Monday, June 12, 2023

"Lifeboat" and "Sahara"

     I was recently on a camping trip with my kids, and I took my two younger sons, the 11 year old twins, on a hike.  I knew it would be between three and four miles, and I had a good sized bottle of water for us to share, but about half way through I realized the entire endeavor was more strenuous than I anticipated.  I was worried we would run out of water and the boys would become unbearably cranky.  Our lives weren't at risk, but our enjoyment of the hike - through prairie, around a lake, and up a steep, narrow hill to a secluded cave - was in jeopardy.
     So I told the boys we would ration water.  Only take sips at certain mile markers.  It worked.  I managed to keep us hydrated, and happy, for the entirety of the walk.  To help distract them, and also put our "plight" into context.  I told the boys two stories from films I remembered about other thirsty travelers.  "Lifeboat," directed by Alfred Hitchcock, from 1944; and "Sahara," from 1943, starring Humphrey Bogart.  
     "Lifeboat," I explained, was about a group of survivors of a merchant marine ship sunk by a German U-boat (submarine) during World War Two.  The entire film take place on the small lifeboat.  Initially there is only one passenger, a beautiful socialite reporter, but she is soon joined by a laborer from the engine room; a radio operator; a nurse; an African-American steward (waiter and general servant); a wealthy industrialist; a woman holding desperately to her dead baby; and a German survivor of the U-boat, which gets sunk in the battle.  

     My kids were fascinated by the different conflicts that the small location creates.  Who should be in charge?  Is the German - who may or may not have been the captain of the U-boat - helping them, or sabotaging them?  He hides a compass, he sneaks energy pills and water, and he even convinces one of the survivors to jump overboard!  How well do the rich and working class people get along?  When things get tough, and they run out of water, what will they do to survive?  It's a wonderful, tense film, very stressful.  Everything is at stake for the characters.  And I think the ultimate message - that we all need to stand up and fight together (rich and poor, black and white), against fascism (in the form of the German sailor) to survive - is still compelling today.

     "Sahara" has a similar message.  An American tank crew, after surviving a vicious battle, heads deep into the desert as part of a retreat.  The three man crew, led by Humphrey Bogart, is "flying blind."  They only have a rough idea of where to go, and they have limited water, oil, and fuel.  They pick up a rag-tag group of British soldiers, an African Sudanese with a captured Italian soldier, and eventually a German pilot they shoot down after he strafes their tank. (After much debate they decide they can't leave prisoners, either benign like the Italian or possibly dangerous like the Nazi pilot - to die in the desert!)  The Sudanese soldier leads them to an old fort they hope has a well, but that only has a trickle of water flowing, but it's enough to sate their thirsts.  

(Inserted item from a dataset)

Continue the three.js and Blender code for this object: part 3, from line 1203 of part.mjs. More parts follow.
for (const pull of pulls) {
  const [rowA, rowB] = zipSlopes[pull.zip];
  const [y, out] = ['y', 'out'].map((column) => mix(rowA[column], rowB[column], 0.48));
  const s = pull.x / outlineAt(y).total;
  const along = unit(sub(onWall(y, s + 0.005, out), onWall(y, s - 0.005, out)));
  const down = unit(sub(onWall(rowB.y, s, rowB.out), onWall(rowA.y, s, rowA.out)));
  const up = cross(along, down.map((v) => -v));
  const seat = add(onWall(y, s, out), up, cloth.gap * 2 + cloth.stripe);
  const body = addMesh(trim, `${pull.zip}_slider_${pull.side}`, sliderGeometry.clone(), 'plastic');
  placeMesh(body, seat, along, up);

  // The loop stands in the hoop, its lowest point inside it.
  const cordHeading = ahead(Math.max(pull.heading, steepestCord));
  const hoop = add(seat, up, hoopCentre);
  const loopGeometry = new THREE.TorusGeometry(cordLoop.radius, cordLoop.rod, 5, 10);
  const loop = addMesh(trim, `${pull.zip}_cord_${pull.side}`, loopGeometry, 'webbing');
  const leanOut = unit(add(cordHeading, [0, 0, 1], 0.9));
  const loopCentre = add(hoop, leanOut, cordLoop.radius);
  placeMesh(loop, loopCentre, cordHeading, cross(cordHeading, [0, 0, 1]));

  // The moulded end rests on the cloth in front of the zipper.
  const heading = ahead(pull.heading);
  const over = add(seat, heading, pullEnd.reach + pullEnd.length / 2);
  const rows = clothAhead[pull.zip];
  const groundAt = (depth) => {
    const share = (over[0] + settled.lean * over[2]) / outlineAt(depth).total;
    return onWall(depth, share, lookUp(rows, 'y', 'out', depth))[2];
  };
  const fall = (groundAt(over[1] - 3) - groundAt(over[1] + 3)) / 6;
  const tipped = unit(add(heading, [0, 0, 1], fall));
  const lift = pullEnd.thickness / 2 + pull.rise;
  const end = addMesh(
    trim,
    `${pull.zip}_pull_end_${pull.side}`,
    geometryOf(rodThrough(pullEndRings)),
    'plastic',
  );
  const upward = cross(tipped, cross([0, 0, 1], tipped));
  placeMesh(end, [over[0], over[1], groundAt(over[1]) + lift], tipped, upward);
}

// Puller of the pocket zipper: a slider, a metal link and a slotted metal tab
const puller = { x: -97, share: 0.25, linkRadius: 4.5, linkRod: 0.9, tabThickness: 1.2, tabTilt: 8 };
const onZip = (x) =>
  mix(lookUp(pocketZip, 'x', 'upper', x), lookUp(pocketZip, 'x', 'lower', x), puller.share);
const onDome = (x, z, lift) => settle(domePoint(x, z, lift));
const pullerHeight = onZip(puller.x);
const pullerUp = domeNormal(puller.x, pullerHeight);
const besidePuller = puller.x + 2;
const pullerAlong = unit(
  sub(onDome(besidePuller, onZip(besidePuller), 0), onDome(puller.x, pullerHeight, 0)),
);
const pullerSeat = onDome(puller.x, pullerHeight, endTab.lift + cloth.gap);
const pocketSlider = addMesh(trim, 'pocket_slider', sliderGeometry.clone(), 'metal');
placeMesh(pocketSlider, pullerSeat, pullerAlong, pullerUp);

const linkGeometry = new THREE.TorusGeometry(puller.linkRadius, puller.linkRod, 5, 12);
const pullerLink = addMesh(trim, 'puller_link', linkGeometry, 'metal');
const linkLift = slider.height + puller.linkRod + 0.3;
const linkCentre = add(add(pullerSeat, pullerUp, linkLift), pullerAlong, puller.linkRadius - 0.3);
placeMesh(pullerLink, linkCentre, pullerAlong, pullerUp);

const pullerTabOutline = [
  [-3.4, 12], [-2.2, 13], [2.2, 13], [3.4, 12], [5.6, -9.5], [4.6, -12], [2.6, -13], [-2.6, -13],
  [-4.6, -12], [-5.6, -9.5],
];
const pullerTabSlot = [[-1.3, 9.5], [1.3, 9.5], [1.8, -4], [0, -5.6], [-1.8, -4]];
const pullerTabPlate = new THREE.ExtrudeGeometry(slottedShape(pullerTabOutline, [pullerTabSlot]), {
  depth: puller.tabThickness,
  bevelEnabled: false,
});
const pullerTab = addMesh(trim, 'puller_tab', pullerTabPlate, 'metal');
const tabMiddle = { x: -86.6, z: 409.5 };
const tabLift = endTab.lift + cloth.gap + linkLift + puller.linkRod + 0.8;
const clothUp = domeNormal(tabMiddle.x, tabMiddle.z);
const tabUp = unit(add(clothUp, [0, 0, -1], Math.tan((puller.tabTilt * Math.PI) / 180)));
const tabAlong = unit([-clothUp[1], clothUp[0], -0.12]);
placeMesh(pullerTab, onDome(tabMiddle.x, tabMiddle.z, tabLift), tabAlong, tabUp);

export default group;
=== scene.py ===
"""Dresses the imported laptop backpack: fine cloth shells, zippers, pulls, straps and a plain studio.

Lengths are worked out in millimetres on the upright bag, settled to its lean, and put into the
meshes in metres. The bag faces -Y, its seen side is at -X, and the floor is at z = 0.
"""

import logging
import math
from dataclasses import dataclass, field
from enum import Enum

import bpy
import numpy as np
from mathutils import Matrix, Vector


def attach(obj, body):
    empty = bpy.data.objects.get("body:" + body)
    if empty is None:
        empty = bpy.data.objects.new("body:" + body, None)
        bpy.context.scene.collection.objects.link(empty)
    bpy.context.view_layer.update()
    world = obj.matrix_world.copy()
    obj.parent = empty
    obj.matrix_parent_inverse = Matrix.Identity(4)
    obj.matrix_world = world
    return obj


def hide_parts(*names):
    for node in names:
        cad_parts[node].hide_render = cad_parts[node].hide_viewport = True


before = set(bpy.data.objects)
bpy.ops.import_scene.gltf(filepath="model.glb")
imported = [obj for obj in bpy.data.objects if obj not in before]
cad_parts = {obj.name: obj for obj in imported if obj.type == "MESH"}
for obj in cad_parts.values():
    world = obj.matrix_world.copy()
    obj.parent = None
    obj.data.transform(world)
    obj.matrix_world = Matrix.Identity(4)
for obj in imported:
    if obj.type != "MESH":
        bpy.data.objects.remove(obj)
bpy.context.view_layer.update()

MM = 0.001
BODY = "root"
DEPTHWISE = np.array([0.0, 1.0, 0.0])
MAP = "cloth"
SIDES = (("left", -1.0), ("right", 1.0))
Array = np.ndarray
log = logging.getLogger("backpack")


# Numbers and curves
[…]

     As they are about to leave, they capture some German scouts who reveal there are 500 German soldiers nearby, dying of thirst.  The small allied group decides to lure them to the fort with the promise of water, then trap them while they send one of their own men - one of the Americans, in the captured German scout car - for help.  After all, what's their 10 or so lives compared to the 500 German soldiers they might kill or capture?  And isn't the goal to win the war?

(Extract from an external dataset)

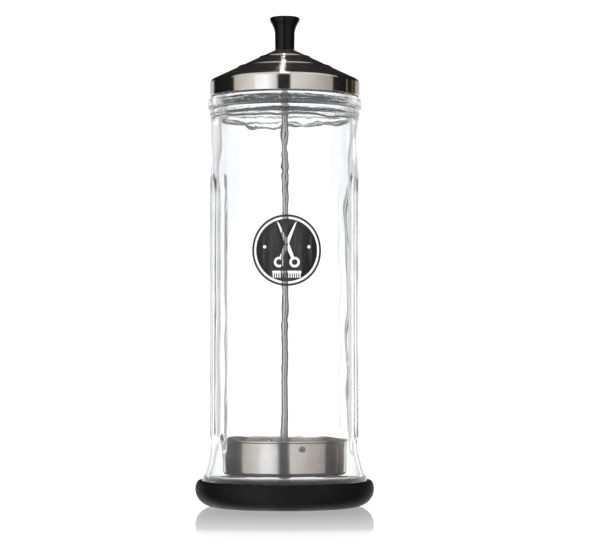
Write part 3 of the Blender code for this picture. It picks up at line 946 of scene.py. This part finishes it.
EYE_Z = 97.0 * MM
EYE_DISTANCE = 1328.0 * MM
AIM_X = 9.27 * MM
AIM_Z = 137.1 * MM
LENS = 131.4

# What the metal mirrors round the jar: panels, each with the direction where it starts, in
# degrees from the front and positive to the right, and the colors at its two ends. Each
# reaches to the next one, and the last to straight behind.
PANELS = (
    (-180.0, (0.62, 0.61, 0.58), (0.62, 0.61, 0.58)),
    (-158.0, (0.50, 0.50, 0.47), (0.36, 0.35, 0.33)),
    (-138.5, (0.003, 0.003, 0.004), (0.006, 0.006, 0.006)),
    (-84.0, (0.62, 0.58, 0.54), (0.98, 0.98, 0.96)),
    (-46.0, (1.30, 1.33, 1.36), (1.40, 1.45, 1.50)),
    (-27.0, (1.40, 1.45, 1.50), (0.80, 0.84, 0.86)),
    (-11.0, (0.012, 0.012, 0.014), (0.012, 0.012, 0.014)),
    (9.2, (0.95, 0.97, 1.00), (0.80, 0.78, 0.75)),
    (30.0, (0.80, 0.78, 0.75), (0.46, 0.44, 0.42)),
    (79.3, (0.003, 0.003, 0.003), (0.006, 0.007, 0.004)),
    (110.4, (0.55, 0.40, 0.36), (0.55, 0.40, 0.36)),
    (111.8, (0.010, 0.012, 0.006), (0.010, 0.012, 0.006)),
    (126.0, (0.17, 0.13, 0.03), (0.17, 0.13, 0.03)),
    (130.5, (0.006, 0.006, 0.006), (0.006, 0.006, 0.006)),
    (135.5, (0.20, 0.19, 0.15), (0.24, 0.23, 0.22)),
    (158.0, (0.45, 0.44, 0.42), (0.62, 0.61, 0.58)),
)
PANEL_EDGE = 0.9                    # degrees over which one panel gives way to the next
PANEL_TOPS = (9.0, 34.0)            # degrees above level where they end, behind and in front
PANEL_TOP_TURN = 0.35               # how far back or forward a direction points for either
PANEL_TOP_FADE = 0.08

# What it mirrors overhead: how far over from the level front (0) to the level back (1)
OVERHEAD = (
    (0.0, (0.5, 0.5, 0.5)), (0.20, (0.85, 0.84, 0.83)), (0.53, (0.90, 0.88, 0.85)),
    (0.57, grey(0.008)), (1.0, grey(0.008)),
)
# A thin bright tube that runs over the jar from front to back, and how bright it is there
TUBE_X = -0.022
TUBE_HALF = 0.008
TUBE_LIGHT = 140.0
TUBE_SPAN = (
    (0.0, grey(0.0)), (0.555, grey(0.0)), (0.57, grey(1.0)), (0.61, grey(1.0)),
    (0.64, grey(0.08)), (0.70, grey(0.03)), (0.72, grey(0.0)),
)

# The white that the camera and the glass see, which the glass sees dimmed in places
BACKDROP = grey(1.25)
BACKDROP_ABOVE = (1.10, 1.11, 1.15)
BACKDROP_FADE = (1.5, 5.0)          # degrees above level where the one gives way to the other
DIMMED = grey(0.25)
CEILING = (11.0, 19.0)              # degrees above level where the white ends
FLAGS = 8.0                         # narrow dark flags round the jar, one every 45 degrees
FLAG_EDGES = (-0.85, -0.55)
FLAG_STRENGTH = 0.9

# Mirrored rays see the panels, but these see some or all of the white in their place
GLASS_DEPTH = 3.5                   # one that went through 1 to 3 surfaces of glass
GLASS_SOFTENING = 0.5               # sees this much of the white
BEHIND = (139.0, 143.0)             # and every one does low down behind the jar, between
BEHIND_TOP = (5.5, 6.0)             # these degrees from the front and these above level

FLOOR_R = 0.28
FLOOR_DROP = 0.0001
FLOOR_GLOW = 1.12
FLOOR_POLISH = ((0.15, grey(0.71)), (0.60, grey(0.39)), (0.68, grey(0.18)), (1.0, grey(0.0)))


def build_camera():
    data = bpy.data.cameras.new("camera")
    data.lens = LENS
    data.sensor_width = 36.0
    data.clip_start = 0.01
    camera = bpy.data.objects.new("camera", data)
    bpy.context.scene.collection.objects.link(camera)
    camera.location = (AIM_X, -EYE_DISTANCE, EYE_Z)
    aim = Vector((AIM_X, 0.0, AIM_Z)) - camera.location
    camera.rotation_euler = aim.to_track_quat("-Z", "Y").to_euler()
    bpy.context.scene.camera = camera


def panel_stops():
    stops = [(0.0, PANELS[0][1])]
    for (_, _, before), (degrees, after, _) in zip(PANELS, PANELS[1:]):
        stops.append(((degrees - PANEL_EDGE / 2 + 180.0) / 360.0, before))
        stops.append(((degrees + PANEL_EDGE / 2 + 180.0) / 360.0, after))
    return stops


def sines(degrees):
    return [math.sin(math.radians(d)) for d in degrees]


def studio_colors(tree, x, front, z, azimuth):
    """What the metal mirrors: the panels, the ceiling and the tube over the jar."""
    around = map_range(tree, azimuth, -math.pi, math.pi, kind="LINEAR")
    panels = ramp(tree, around, panel_stops())
    over = map_range(tree, math_node(tree, "ARCTAN2", z, front), 0.0, math.pi, kind="LINEAR")
    overhead = ramp(tree, over, OVERHEAD)
    panel_top = map_range(tree, front, -PANEL_TOP_TURN, PANEL_TOP_TURN, *sines(PANEL_TOPS))
    above = map_range(tree, math_node(tree, "SUBTRACT", z, panel_top), 0.0, PANEL_TOP_FADE)
    studio = mix_colors(tree, above, panels, overhead)
    off_tube = math_node(tree, "ABSOLUTE", math_node(tree, "SUBTRACT", x, TUBE_X))
    across = map_range(tree, off_tube, TUBE_HALF, TUBE_HALF * 1.5, 1.0, 0.0)
    tube = product(tree, across, ramp(tree, over, TUBE_SPAN), TUBE_LIGHT)
    return vector_math(tree, "ADD", studio, tube)


def backdrop_colors(tree, z, azimuth, in_glass):
    """The white backdrop, with a dim ceiling and dim flags for rays that went through glass."""
    raised = product(tree, map_range(tree, z, *sines(BACKDROP_FADE)), in_glass)
    white = mix_colors(tree, raised, BACKDROP, BACKDROP_ABOVE)
    high = map_range(tree, z, *sines(CEILING))
    wave = math_node(tree, "COSINE", product(tree, azimuth, FLAGS))
    flags = product(tree, map_range(tree, wave, *FLAG_EDGES, 1.0, 0.0), FLAG_STRENGTH)
    dim = product(tree, math_node(tree, "MAXIMUM", high, flags), in_glass)
    return mix_colors(tree, dim, white, DIMMED)


def studio_share(tree, z, azimuth, rays, in_glass):
    """How much of the studio a ray sees. The rest of what it sees is the backdrop.

    Rays that come straight from the camera or only went through glass see none of it, and
    neither do those mirrored by a perfectly smooth surface, which is the glass or the table.
    """
    bounces = math_node(tree, "ADD", rays["Glossy Depth"], rays["Diffuse Depth"])
    bounced = math_node(tree, "GREATER_THAN", bounces, 0.5)
    shallow = math_node(tree, "LESS_THAN", rays["Transmission Depth"], GLASS_DEPTH)
    softened = product(tree, in_glass, shallow, GLASS_SOFTENING)
    polished = product(tree, rays["Is Singular Ray"], rays["Is Reflection Ray"])
    behind = map_range(tree, math_node(tree, "ABSOLUTE", azimuth), *map(math.radians, BEHIND))
    low = map_range(tree, z, *sines(BEHIND_TOP), 1.0, 0.0)
    low_behind = product(tree, behind, low)
    hidden = (one_minus(tree, part) for part in (softened, polished, low_behind))
    return product(tree, bounced, *hidden)


def build_world():
    """A white studio: panels that the metal mirrors, and a clean backdrop round the glass."""
    world = bpy.data.worlds.new("studio")
    bpy.context.scene.world = world
    world.use_nodes = True
    tree = world.node_tree
    tree.nodes.clear()
    direction = add_node(tree, "ShaderNodeTexCoord").outputs["Generated"]
    parts = add_node(tree, "ShaderNodeSeparateXYZ", {"Vector": direction})
    x, y, z = (parts.outputs[k] for k in "XYZ")
    front = product(tree, y, -1.0)
    azimuth = math_node(tree, "ARCTAN2", x, front)
    rays = add_node(tree, "ShaderNodeLightPath").outputs
    in_glass = math_node(tree, "GREATER_THAN", rays["Transmission Depth"], 0.5)
    studio = studio_colors(tree, x, front, z, azimuth)
    backdrop = backdrop_colors(tree, z, azimuth, in_glass)
    share = studio_share(tree, z, azimuth, rays, in_glass)
    color = mix_colors(tree, share, backdrop, studio)
    background = add_node(tree, "ShaderNodeBackground", {"Color": color, "Strength": 1.0})
    output = add_node(tree, "ShaderNodeOutputWorld")
    tree.links.new(background.outputs[0], output.inputs["Surface"])


def build_floor():
    """A white table top whose polish mirrors the boot and fades out.

    It is clear from below and to rays that have bounced, so that it darkens nothing.
    """
    bpy.ops.mesh.primitive_circle_add(vertices=128, radius=FLOOR_R, fill_type="NGON",
                                      location=(0.0, 0.0, -FLOOR_DROP))
    floor = bpy.context.active_object
    floor.name = "table_top"
    material = bpy.data.materials.new("table_white")
    material.use_nodes = True
    tree = material.node_tree
    tree.nodes.clear()
    point = add_node(tree, "ShaderNodeTexCoord").outputs["Object"]
    distance = vector_math(tree, "LENGTH", point, output="Value")
    polish = ramp(tree, math_node(tree, "DIVIDE", distance, FLOOR_R), FLOOR_POLISH)
    white = opaque(grey(1.0))
    glow = add_node(tree, "ShaderNodeEmission", {"Color": white, "Strength": FLOOR_GLOW})
    gloss = add_node(tree, "ShaderNodeBsdfGlossy", {"Color": white, "Roughness": 0.0})
    inputs = {"Fac": polish, 1: glow.outputs[0], 2: gloss.outputs[0]}
    surface = add_node(tree, "ShaderNodeMixShader", inputs)
    rays = add_node(tree, "ShaderNodeLightPath").outputs
    bounces = math_node(tree, "ADD", rays["Glossy Depth"], rays["Diffuse Depth"])
    from_below = add_node(tree, "ShaderNodeNewGeometry").outputs["Backfacing"]
    hidden = math_node(tree, "GREATER_THAN", math_node(tree, "ADD", bounces, from_below), 0.5)
    clear = add_node(tree, "ShaderNodeBsdfTransparent")
    inputs = {"Fac": hidden, 1: surface.outputs[0], 2: clear.outputs[0]}
    shown = add_node(tree, "ShaderNodeMixShader", inputs)
    output = add_node(tree, "ShaderNodeOutputMaterial")
    tree.links.new(shown.outputs[0], output.inputs["Surface"])
    floor.data.materials.append(material)


def set_look():
    scene = bpy.context.scene
    scene.view_settings.view_transform = "Standard"
    scene.cycles.max_bounces = 32
    scene.cycles.transmission_bounces = 24
    scene.cycles.glossy_bounces = 10
    scene.cycles.diffuse_bounces = 3


# ---------------------------------------------------------------- the model

def main():
    # The lid's inside color is painted shade on the inner side of its shell.
    lid_steel = steel("lid_steel", (0.72, 0.69, 0.66), 0.155, 0.035, 0.97, inside=(0.17, 0.175, 0.19))
    pan_steel = steel("pan_steel", (0.66, 0.62, 0.59), 0.20, 0.05, 0.6, across=2500.0, strength=0.15)
    rod_steel = steel("rod_steel", (0.50, 0.50, 0.49), 0.22, 0.06, 0.3, across=3000.0)
    fastener_steel = steel("fastener_steel", (0.58, 0.57, 0.56), 0.24, 0.05, 0.4, across=7000.0)
    build_glass(clear_glass())
    build_boot(boot_rubber())
    build_badge(badge_print())
    build_lid(lid_steel)
    build_knob(knob_plastic())
    build_insert(insert_brass())
    build_rod(rod_steel)
    build_pan(pan_steel)
    build_washer("washer_under_lid", "lid_washer", fastener_steel)
    build_washer("washer_in_pan", "pan_washer", fastener_steel)
    build_nut("nut_under_lid", "lid_nut", fastener_steel)
    build_nut("nut_in_pan", "pan_upper_nut", fastener_steel)
    build_nut("nut_under_pan", "pan_lower_nut", fastener_steel)
    build_camera()
    build_world()
    build_floor()
    set_look()


main()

     When we got back from the trip, we watched both of the films.  My boys liked "Lifeboat."  They were appalled by the nastiness of the German U-boat captain, and how he manipulates the survivors.  They liked the interesting cinematography - and the way the setting affected and reflected the action (storms rising when things got tense!).  But they liked "Sahara" more.  They enjoyed the way the group of allies made it seem like they had much more water than they did when they were being attacked by the Germans.  And sadly they felt it when, one by one, the small group of men defending the fort were killed by the advancing enemy.  They also liked the race against time element - will the man sent to get help return in time across the harsh desert?  Or will he also die of thirst?

    There are many, many older films that might be appealing to kids.  I think existential crises are good - so are films that express a clear moral stand against evil.  And relating the films to their own experiences helps!